The payoff is not just physiological – it’s psychological.

“Our brains evolved to need a balance of stimulation and recovery,” Dr. Perrot says. “Too few challenges can dull motivation and lower our sense of reward.”

That balance may explain why the digital world leaves us anxious yet unsatisfied. Constant input mimics stimulation without providing resolution. Discomfort, by contrast, gives the body a beginning, middle and end – a story the brain can complete.

“We spend our days in climate-controlled comfort,” says explorer and television host George Kourounis, known for documenting some of the planet’s most extreme natural phenomena – from tornadoes to active volcanoes. “Our homes, cars and offices are all perfectly regulated. But when you’re standing on the edge of a volcano and you can feel the heat and the ground shaking under your feet, it triggers something deep. Primordial.”

For Jill Heinerth, one of the world’s leading cave divers and underwater explorers, that challenge takes the form of high-stakes expeditions beneath the Earth’s surface.

“Managing risk is at the heart of everything I do,” she says. “Every project starts with fear, but it evolves into competence. When I’m underwater, I leave my emotions on the surface so I can focus completely. If something goes wrong, my first action is to take a deep breath and remind myself I’m capable. These experiences have instilled in me a deep sense of confidence, emotional resilience and the hard-earned wisdom that comes from completing more than 8,000 dives.”

Mr. Kourounis echoes that transformation. “When you’re standing on the edge of an active volcano or in the path of a tornado, the rest of the world fades away.
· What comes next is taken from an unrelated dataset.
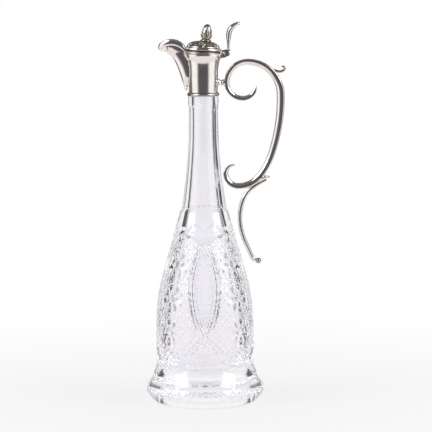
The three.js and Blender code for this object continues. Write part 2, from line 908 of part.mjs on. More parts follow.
function spurStations() {
  const crown = lastStation(mainPath, crownStretch - 1);
  const angle = THREE.MathUtils.degToRad(90 - spurAngle);
  const outward = vector(Math.cos(angle), Math.sin(angle));
  const centre = crown.point.clone().sub(vector(0, crownRadius));
  const start = centre.addScaledVector(outward, crownRadius + crown.thickness * 0.25);
  return scroll(start, -12, spurRootThickness, [
    { length: spurLength, thickness: spurThickness },
    { radius: spurBendRadius, turn: -60, thickness: spurThickness },
    { radius: spurHookRadius, turn: -165, thickness: tipThickness },
  ], 2);
}

function lowerStations() {
  const start = crossing.point.clone().add(tailStart);
  return scroll(start, -158, tailThickness / 2, [
    { radius: tailTopRadius, turn: -13, thickness: tailThickness },
    { radius: tailBackRadius, turn: -29, thickness: tailThickness },
    { radius: tailWaistRadius, turn: -28, thickness: tailThickness * 0.9 },
    { radius: tailFootRadius, turn: -22, thickness: tailThickness },
    { length: tailStraight, thickness: tailThickness * 0.95 },
    { radius: tailHookRadius, turn: -55, thickness: tailThickness * 0.85 },
  ]);
}

function leafStations() {
  const start = crossing.point.clone().add(vector(tailStart.x - leafWidth, tailStart.y + 2));
  return scroll(start, 10, 3.6, [
    { length: leafLength, thickness: 3.4 },
    { radius: leafCurlRadius, turn: 16, thickness: tipThickness },
  ], 2);
}

const lowerPath = lowerStations();

function endBall(grow = 0) {
  const end = lowerPath.at(-1);
  const angle = THREE.MathUtils.degToRad(end.heading);
  const reach = endBallRadius * 0.8;
  const ball = new THREE.SphereGeometry(endBallRadius + grow, 16, 10);
  return ball.translate(end.point.x + Math.cos(angle) * reach, 0, end.point.y + Math.sin(angle) * reach);
}

function plasterBed() {
  const low = mountBase + seam;
  const high = plugTop - 1;
  const inner = plugRadius + seam;
  const outer = inner + plasterThickness;
  return turnedRing([[inner, low], [outer, low], [outer, high], [inner, high]]);
}

function dropBall() {
  const ball = new THREE.SphereGeometry(dropBallRadius, 12, 8);
  const x = -collarFootRadius - seam - dropBallRadius - 0.5;
  return ball.translate(x, 0, mountBase + spoutDropHeight - seam - dropBallRadius);
}

piece('glass_body', glassBody(), glass);
piece('plaster_bed', plasterBed(), plaster);
piece('neck_collar', neckCollar(), silver);
piece('collar_base_ring', baseRing(), silver);
piece('collar_rim_moulding', rimMoulding(), silver);
piece('pouring_spout', pouringSpout(), silver);
piece('spout_lip', spoutLip(), silver);
piece('spout_drop', dropBall(), silver);

piece('hinge_leaf', hingeLeaf(), silver, hingeSeat);
const knuckleStart = lidKnuckleLength / 2 + seam;
piece('hinge_knuckle_near', knuckle(knuckleStart, barrelHalf), silver, hingeSeat);
piece('hinge_knuckle_far', knuckle(-barrelHalf, -knuckleStart), silver, hingeSeat);
piece('hinge_pin', hingePin(), silverDark, hingeSeat);

piece('hinge_knuckle_lid', knuckle(-lidKnuckleLength / 2, lidKnuckleLength / 2), silver, lid);
piece('lid_dome', lidDome(), silver, lid);
piece('lid_bezel', lidBezel(), silver, lid);
piece('lid_strap', lidStrap(), silver, lid);
piece('thumb_lever', thumbLever(), silver, lid);

piece('finial_calyx', calyx(), silver, finial);
piece('finial_bud', bud(), silver, finial);
piece('finial_stud', stud(), silverDark, finial);
piece('finial_nut', finialNut(), silverDark, finial);

piece('handle_main_scroll', rod(mainPath), silver);
piece('handle_socket', handleSocket(), silver);
piece('handle_spur', cut(rod(spurStations(), { sides: 8 }), rod(mainPath, { grow: seam })), silver);
const lowerScroll = rod(lowerPath, { sides: 10 });
const mainRoom = rod(mainPath, { grow: seam });
piece('handle_lower_scroll', cut(lowerScroll, mainRoom, endBall(seam)), silver);
const leafWidths = [[0, leafWidth * 0.93], [0.45, leafWidth], [1, tipThickness]];
const leafBlank = rod(leafStations(), { sides: 10, widthAt: (share) => blend(leafWidths, share) });
piece('handle_leaf', cut(leafBlank, mainRoom, rod(lowerPath, { grow: seam })), silver);
piece('handle_end_ball', endBall(), silver);

jug.updateMatrixWorld(true);

export default jug;
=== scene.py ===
import bisect
import math

import bmesh
import bpy
from mathutils import Matrix, Vector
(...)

You’re totally focused and alive in that moment.”

For more than two decades, he has chased storms on six continents and descended into Turkmenistan’s “Door to Hell,” a massive crater of burning gas.

“That expedition took a year and a half to plan,” he says. “But when you finally succeed – when you push through that wall – you realize you’re capable of far more than you thought.”

Discomfort, it turns out, may be one of the last honest routes to awe – the feeling that reminds us we’re part of something larger than ourselves. Mr. Kourounis recalls being violently seasick crossing from New Zealand to Australia when, through the nausea, he noticed glowing blue bioluminescence trailing in the ship’s wake.

“Had I not been hanging over the rail throwing up, I might never have seen it,” he says. “That’s the silver lining in the hell.”

Ms. Heinerth’s expeditions are guided by purpose.

“Every project involves learning about something new,” she says. “When I collaborate with scientists, I become their eyes in a remote place. Every risk I take has to carry value for humanity or the planet.”

Mr. Kourounis agrees. “Doing difficult things for a reason – documenting nature, inspiring curiosity – makes the discomfort meaningful.”

Not everyone can be a storm chaser or deep-sea diver, and our brains don’t need us to be. Dr. Perrot says voluntary challenges that push our limits, no matter the scale, reshape how our brains handle involuntary stressors.

“If you’ve trained your brain and body to recover quickly from controlled stress, you’re better equipped to face real-world adversity,” she says.

That’s why she encourages people to start small.

“Pick something just outside your comfort zone where you’re almost guaranteed to succeed. You’ll activate your stress system, get that dopamine reward and begin to see difficult situations as less intimidating.”

She notes that challenges don’t necessarily have to be physical. “Mindfulness trains a non-reactive, non-judgmental response to stress. It literally changes how brain regions involved in threat perception function.”

Whether it’s a freezing lake, a mountain trail or a moment of stillness without a screen, deliberate discomfort may be the most natural antidote to modern ease.

“Too few challenges leave us numb,” Dr. Perrot says. “A little stress, in the right dose, reminds the brain – and the body – what it means to be alive.”